Dar a côdea, dar a última coisa que se tem para matar a fome. Pão, sinónimo de vida. Ao vê-lo, à noite, em cima da mesa, a atrair a minha atenção, tentei resistir-lhe e lembrei-me deste pequeno episódio, mas, para matar saudades, ingeri uma pequena porção da broa, comendo precisamente a côdea, deixando de lado o miolo. Um pouco dura, mas não tão dura como algumas vezes tive oportunidade de verificar noutros tempos, em que era senhora e rainha da alimentação do povo. De súbito, muitas imagens e sensações foram despertadas, desde sabores escondidos a pequenos episódios, como a de uma sardinha embrulhada em broa, cujo aspeto amarelado se intensificou com o sumo oleoso provocando uma combinação gustativa muito difícil de repetir; o ritual da compra que a meio da tarde ia fazer a uma vizinha ou, então, ver as mulheres a cozinharem no forno, depois de assistir a práticas meio religiosas e meio pagãs, que não mais se repetem e que me marcaram. Não desgostava do miolo da broa, mas preferia a côdea, dura, saborosa, grossa, exigindo cuidado para não dar cabo de algum dente, que, depois de domesticada, deixava um travo de prazer que se arrastava no tempo. Foi pena não ter recordado estes episódios durante a tarde, quando ouvi a expressão "dar a côdea". É natural, certas lembranças têm mais força quando despertadas pela boca. Foi o caso.
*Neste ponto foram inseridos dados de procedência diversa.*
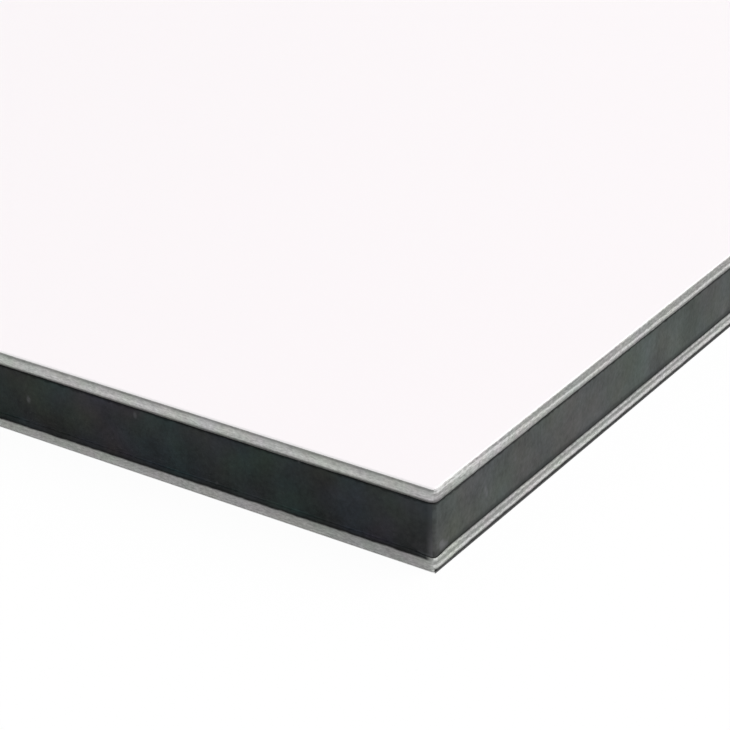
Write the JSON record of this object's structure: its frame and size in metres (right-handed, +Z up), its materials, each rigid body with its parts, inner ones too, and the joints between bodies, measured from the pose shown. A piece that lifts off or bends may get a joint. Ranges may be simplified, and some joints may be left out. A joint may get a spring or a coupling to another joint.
{
  "type": "aluminium composite panel",
  "caption": "Flat sheet of two thin aluminium skins on a black plastic core, white on its front face, with bare cut edges.",
  "frame": {"origin": "middle of the sheet's underside, the face of the back skin that lies on the floor", "axes": "+X along the sheet's length, +Y across its width, +Z up through the painted front face"},
  "size_m": [2.44, 1.22, 0.003],
  "materials": {
    "front_skin": "white satin coil coat on the outer face, bare metal on the cut edges",
    "core": "black polyethylene, smooth saw-cut or sheared face",
    "back_skin": "mill finish with a thin clear wash coat"
  },
  "bodies": {
    "root": {"front_skin": "front_skin", "core": "core", "back_skin": "back_skin"}
  },
  "joints": []
}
Se um dia destes ouvir novamente "estou a dar côdea", então terei de responder: - Muito bem, então dê-ma, sempre gostei de côdea, ao menos não me faz mal, desperta-me sensações únicas e é fonte de lembranças que alegram a vida...
1 comentário:
Mais um belíssimo "naco" de prosa, caro Professor!
Falo em "naco", pois me parece vir a propósito quando o tema do Post é a "codea"!
A codea é parte integrante do naco de broa...ou era, em idos tempos!